Another question is, who among the "Big Brains" thought it was a great idea to ignore Russia's national concern regarding NATO's expansion totally? That's a crucial question, because ignoring those concerns is part of the root causes of the war.
It was very clear that when it came to the invitations to Ukraine and Georgia, "nyet" meant "nyet." However, NATO and the EU continue to claim that Ukraine has a pathway to NATO membership. Proposals for an Article 5-like security guarantee, "reassurance" forces placed in Ukraine (read NATO), and implementation of a no-fly zone over Ukraine. Obviously, no one is paying attention to or understanding the Russian view.
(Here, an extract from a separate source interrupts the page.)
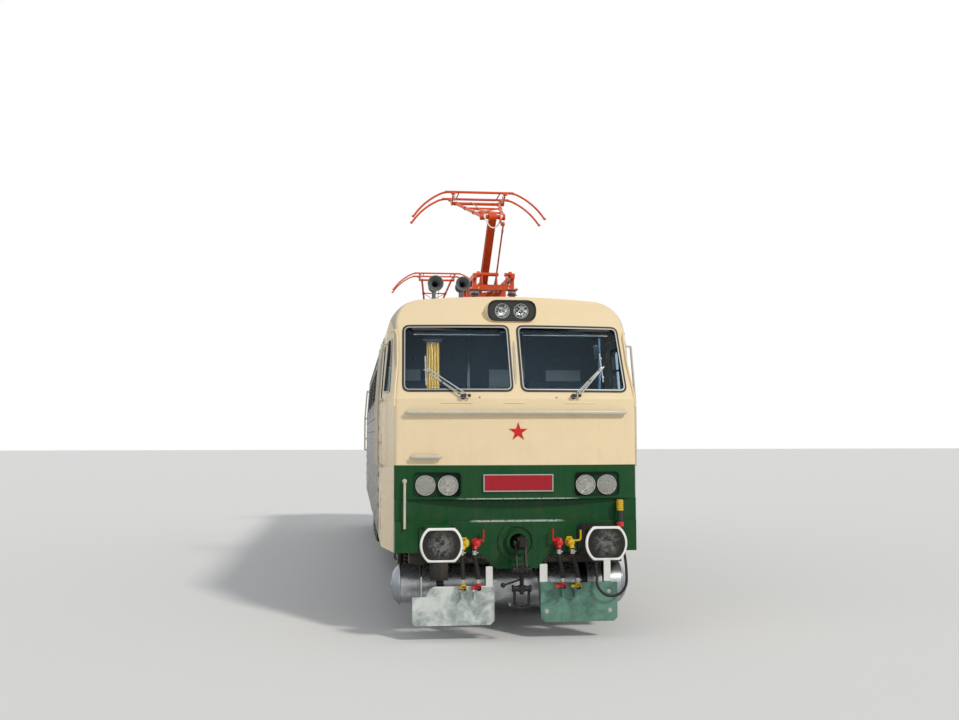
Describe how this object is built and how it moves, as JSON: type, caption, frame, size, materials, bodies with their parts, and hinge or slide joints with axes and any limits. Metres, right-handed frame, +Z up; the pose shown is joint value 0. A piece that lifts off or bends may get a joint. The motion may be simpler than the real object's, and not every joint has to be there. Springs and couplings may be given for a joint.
{
  "type": "electric locomotive",
  "caption": "Four-axle mainline electric locomotive with cabs at both ends, bowed two-pane fronts, side buffers, snow ploughs and raised single-arm pantographs.",
  "frame": {"origin": "middle of the locomotive, level with the lowest point of the wheel flanges", "axes": "X across the track, Y along it with the front cab at -Y, Z up"},
  "size_m": [3.068, 16.74, 5.7598],
  "materials": {
    "livery": "gloss",
    "side_panels": "satin",
    "roof_paint": "matte",
    "interior_paint": "satin",
    "frame_paint": "satin",
    "glazing": "clear",
    "seal_rubber": "matte",
    "lamp_lens": "gloss",
    "red_enamel": "gloss",
    "rail_paint": "gloss",
    "wiper_metal": "brushed",
    "buffer_steel": "greasy",
    "black_steel": "rough",
    "red_cock": "gloss",
    "yellow_cock": "gloss",
    "hose_rubber": "matte",
    "plug_metal": "gloss",
    "plough_paint": "worn",
    "tank_paint": "satin",
    "desk_paint": "matte",
    "seat_cover": "worn",
    "horn_metal": "satin",
    "insulator_glaze": "glazed",
    "copper_bar": "dull",
    "pantograph_paint": "gloss",
    "wheel_steel": "rolled",
    "bogie_paint": "dusty",
    "star_enamel": "gloss"
  },
  "bodies": {
    "loco_body": {"buffers": "buffer_steel", "cab_bulkheads": "interior_paint", "cab_glass": "glazing", "cab_seats": "seat_cover", "draw_hooks": "black_steel", "driver_desks": "desk_paint", "forehead_lamp_housings": "livery", "front_cab_shell": "livery", "handrails": "rail_paint", "horns": "horn_metal", "hose_heads": "black_steel", "hose_red_left": "hose_rubber", "hose_red_right": "hose_rubber", "hose_yellow_left": "hose_rubber", "hose_yellow_right": "hose_rubber", "jumper_cable": "hose_rubber", "jumper_plug": "plug_metal", "lamps": "lamp_lens", "machine_room_glass": "glazing", "machine_room_walls": "side_panels", "main_reservoirs": "tank_paint", "main_roof": "roof_paint", "number_plates": "red_enamel", "pantograph_bases": "pantograph_paint", "rear_cab_shell": "livery", "red_brake_cocks": "red_cock", "roof_busbar": "copper_bar", "roof_insulators": "insulator_glaze", "screw_couplings": "black_steel", "snow_ploughs": "plough_paint", "stars": "star_enamel", "transformer": "frame_paint", "underfloor_boxes": "frame_paint", "underframe": "frame_paint", "window_seals": "seal_rubber", "wipers": "wiper_metal", "yellow_brake_cocks": "yellow_cock"},
    "front_bogie": {"front_bogie_frame": "bogie_paint", "front_bogie_suspension": "bogie_paint", "front_traction_motors": "bogie_paint"},
    "front_left_door_leaf": {"front_left_door": "livery"},
    "front_right_door_leaf": {"front_right_door": "livery"},
    "front_pantograph_lower_arm": {"front_lower_arm": "pantograph_paint"},
    "front_pantograph_thrust_rod": {"front_thrust_rod": "pantograph_paint"},
    "front_pantograph_upper_arm": {"front_upper_arm": "pantograph_paint"},
    "front_pantograph_head": {"front_head": "pantograph_paint"},
    "rear_bogie": {"rear_bogie_frame": "bogie_paint", "rear_bogie_suspension": "bogie_paint", "rear_traction_motors": "bogie_paint"},
    "rear_left_door_leaf": {"rear_left_door": "livery"},
    "rear_right_door_leaf": {"rear_right_door": "livery"},
    "rear_pantograph_lower_arm": {"rear_lower_arm": "pantograph_paint"},
    "rear_pantograph_thrust_rod": {"rear_thrust_rod": "pantograph_paint"},
    "rear_pantograph_upper_arm": {"rear_upper_arm": "pantograph_paint"},
    "rear_pantograph_head": {"rear_head": "pantograph_paint"},
    "wheelset_1_body": {"wheelset_1": "wheel_steel"},
    "wheelset_2_body": {"wheelset_2": "wheel_steel"},
    "wheelset_3_body": {"wheelset_3": "wheel_steel"},
    "wheelset_4_body": {"wheelset_4": "wheel_steel"}
  },
  "joints": [
    {"name": "front_bogie_yaw", "type": "hinge", "parent": "loco_body", "child": "front_bogie", "pos_m": [0, -4.15, 1], "axis": [0, 0, 1], "range_deg": [-4, 4]},
    {"name": "front_pantograph_raise", "type": "hinge", "parent": "loco_body", "child": "front_pantograph_lower_arm", "pos_m": [0, -4.64, 4.31], "axis": [1, 0, 0], "range_deg": [-26, 30.6]},
    {"name": "front_pantograph_knee", "type": "hinge", "parent": "front_pantograph_lower_arm", "child": "front_pantograph_upper_arm", "pos_m": [0, -5.73, 5.09], "axis": [1, 0, 0], "range_deg": [-42.96, 36.52]},
    {"name": "front_pantograph_head_tilt", "type": "hinge", "parent": "front_pantograph_upper_arm", "child": "front_pantograph_head", "pos_m": [0, -3.99, 5.63], "axis": [1, 0, 0], "range_deg": [-10.52, 12.36]},
    {"name": "front_pantograph_rod_swing", "type": "hinge", "parent": "loco_body", "child": "front_pantograph_thrust_rod", "pos_m": [0.118, -5.025, 4.24], "axis": [1, 0, 0], "range_deg": [-29.61, 34.83]},
    {"name": "rear_bogie_yaw", "type": "hinge", "parent": "loco_body", "child": "rear_bogie", "pos_m": [0, 4.15, 1], "axis": [0, 0, 1], "range_deg": [-4, 4]},
    {"name": "rear_pantograph_raise", "type": "hinge", "parent": "loco_body", "child": "rear_pantograph_lower_arm", "pos_m": [0, 4.64, 4.31], "axis": [-1, 0, 0], "range_deg": [-26, 30.6]},
    {"name": "rear_pantograph_knee", "type": "hinge", "parent": "rear_pantograph_lower_arm", "child": "rear_pantograph_upper_arm", "pos_m": [0, 5.73, 5.09], "axis": [-1, 0, 0], "range_deg": [-42.96, 36.52]},
    {"name": "rear_pantograph_head_tilt", "type": "hinge", "parent": "rear_pantograph_upper_arm", "child": "rear_pantograph_head", "pos_m": [0, 3.99, 5.63], "axis": [-1, 0, 0], "range_deg": [-10.52, 12.36]},
    {"name": "rear_pantograph_rod_swing", "type": "hinge", "parent": "loco_body", "child": "rear_pantograph_thrust_rod", "pos_m": [-0.118, 5.025, 4.24], "axis": [-1, 0, 0], "range_deg": [-29.61, 34.83]},
    {"name": "wheelset_1_spin", "type": "hinge", "parent": "front_bogie", "child": "wheelset_1_body", "pos_m": [0, -5.75, 0.655], "axis": [1, 0, 0], "continuous": true},
    {"name": "wheelset_2_spin", "type": "hinge", "parent": "front_bogie", "child": "wheelset_2_body", "pos_m": [0, -2.55, 0.655], "axis": [1, 0, 0], "continuous": true},
    {"name": "wheelset_3_spin", "type": "hinge", "parent": "rear_bogie", "child": "wheelset_3_body", "pos_m": [0, 2.55, 0.655], "axis": [1, 0, 0], "continuous": true},
    {"name": "wheelset_4_spin", "type": "hinge", "parent": "rear_bogie", "child": "wheelset_4_body", "pos_m": [0, 5.75, 0.655], "axis": [1, 0, 0], "continuous": true},
    {"name": "front_left_door_swing", "type": "hinge", "parent": "loco_body", "child": "front_left_door_leaf", "pos_m": [-1.35, -6.432, 2.5], "axis": [0, 0, 1], "range_deg": [0, 90]},
    {"name": "front_right_door_swing", "type": "hinge", "parent": "loco_body", "child": "front_right_door_leaf", "pos_m": [1.35, -6.432, 2.5], "axis": [0, 0, -1], "range_deg": [0, 90]},
    {"name": "rear_right_door_swing", "type": "hinge", "parent": "loco_body", "child": "rear_right_door_leaf", "pos_m": [1.35, 6.432, 2.5], "axis": [0, 0, 1], "range_deg": [0, 90]},
    {"name": "rear_left_door_swing", "type": "hinge", "parent": "loco_body", "child": "rear_left_door_leaf", "pos_m": [-1.35, 6.432, 2.5], "axis": [0, 0, -1], "range_deg": [0, 90]}
  ],
  "couplings": [
    {"joint": "front_pantograph_knee", "follows": "front_pantograph_raise", "ratio": -1.399},
    {"joint": "front_pantograph_head_tilt", "follows": "front_pantograph_raise", "ratio": 0.399},
    {"joint": "front_pantograph_rod_swing", "follows": "front_pantograph_raise", "ratio": 1.1332},
    {"joint": "rear_pantograph_knee", "follows": "rear_pantograph_raise", "ratio": -1.399},
    {"joint": "rear_pantograph_head_tilt", "follows": "rear_pantograph_raise", "ratio": 0.399},
    {"joint": "rear_pantograph_rod_swing", "follows": "rear_pantograph_raise", "ratio": 1.1332}
  ]
}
The recent actions may be interpreted as aggressive, or are they responses to the rhetoric from NATO and the EU? Is NATO actually helping or hurting the peace process? Remember that in 2022, the Istanbul Accords could have ended the conflict, yet it was Ukraine that failed to sign, not Russia. Several analysts have alleged that NATO instigated the walkaway.
Finally, how relevant is NATO, given that the EU is striving to achieve strategic autonomy and establish a European Army?
Patton, "If everyone is thinking the same, then someone isn't thinking."
The FT today actually called it the Eastern Front. Wonder if the style guide has been updated?